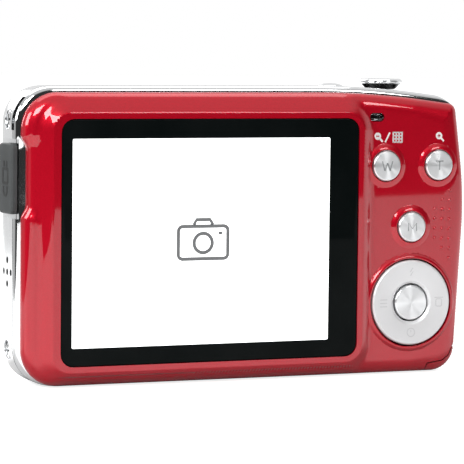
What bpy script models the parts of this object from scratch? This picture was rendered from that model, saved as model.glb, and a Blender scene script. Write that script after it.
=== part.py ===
"""Compact digital camera, modelled as separate solids.

Sizes are in millimetres and are turned into metres by MM where a mesh is made. The camera stands on
z = 0 with the origin in the middle of its base. The lens looks along -Y, the screen along +Y, and the
grip, with the shutter button on top, is the -X end.
"""

import math

import bmesh
import bpy
from mathutils import Matrix, Vector

MM = 0.001

# Overall sizes and walls
BODY_WIDTH = 96.0
BODY_HEIGHT = 58.2      # base to the top corners; the top is crowned a little above this
BODY_DEPTH = 17.5       # front face to the raised screen surround, without the lens
WALL = 1.3
FIT = 0.3               # clear gap between neighbouring solids
ARC_STEPS = 6           # flats on each outline corner
ROUND = 32              # flats on a turned piece
SMALL_ROUND = 20

# Planes across the depth, from the back forwards
BACK = BODY_DEPTH / 2
FRONT = -BODY_DEPTH / 2
PLATEAU_RISE = 1.5
PANEL = BACK - PLATEAU_RISE              # surface around the buttons
COVER_EDGE = PANEL - 2.2                 # where the red cover meets the chrome trim
COVER_INSIDE = PANEL - WALL
TRIM_DEPTH = 1.2
TRIM_BACK = COVER_EDGE - FIT
TRIM_FRONT = TRIM_BACK - TRIM_DEPTH
SHELL_RIM = TRIM_FRONT - FIT
SHELL_ROUND_DEPTH = 7.0                  # how far back the front edge's rounding reaches
SHELL_INSIDE = FRONT + WALL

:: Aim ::
Copy down the material exactly as written.

:: Answer to the problem ::
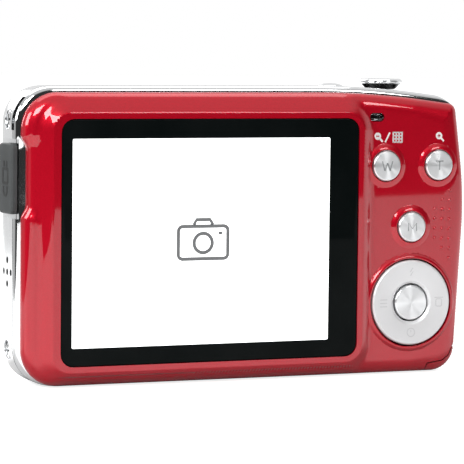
What bpy script models the parts of this object from scratch? This picture was rendered from that model, saved as model.glb, and a Blender scene script. Write that script after it.
=== part.py ===
"""Compact digital camera, modelled as separate solids.

Sizes are in millimetres and are turned into metres by MM where a mesh is made. The camera stands on
z = 0 with the origin in the middle of its base. The lens looks along -Y, the screen along +Y, and the
grip, with the shutter button on top, is the -X end.
"""

import math

import bmesh
import bpy
from mathutils import Matrix, Vector

MM = 0.001

# Overall sizes and walls
BODY_WIDTH = 96.0
BODY_HEIGHT = 58.2      # base to the top corners; the top is crowned a little above this
BODY_DEPTH = 17.5       # front face to the raised screen surround, without the lens
WALL = 1.3
FIT = 0.3               # clear gap between neighbouring solids
ARC_STEPS = 6           # flats on each outline corner
ROUND = 32              # flats on a turned piece
SMALL_ROUND = 20

# Planes across the depth, from the back forwards
BACK = BODY_DEPTH / 2
FRONT = -BODY_DEPTH / 2
PLATEAU_RISE = 1.5
PANEL = BACK - PLATEAU_RISE              # surface around the buttons
COVER_EDGE = PANEL - 2.2                 # where the red cover meets the chrome trim
COVER_INSIDE = PANEL - WALL
TRIM_DEPTH = 1.2
TRIM_BACK = COVER_EDGE - FIT
TRIM_FRONT = TRIM_BACK - TRIM_DEPTH
SHELL_RIM = TRIM_FRONT - FIT
SHELL_ROUND_DEPTH = 7.0                  # how far back the front edge's rounding reaches
SHELL_INSIDE = FRONT + WALL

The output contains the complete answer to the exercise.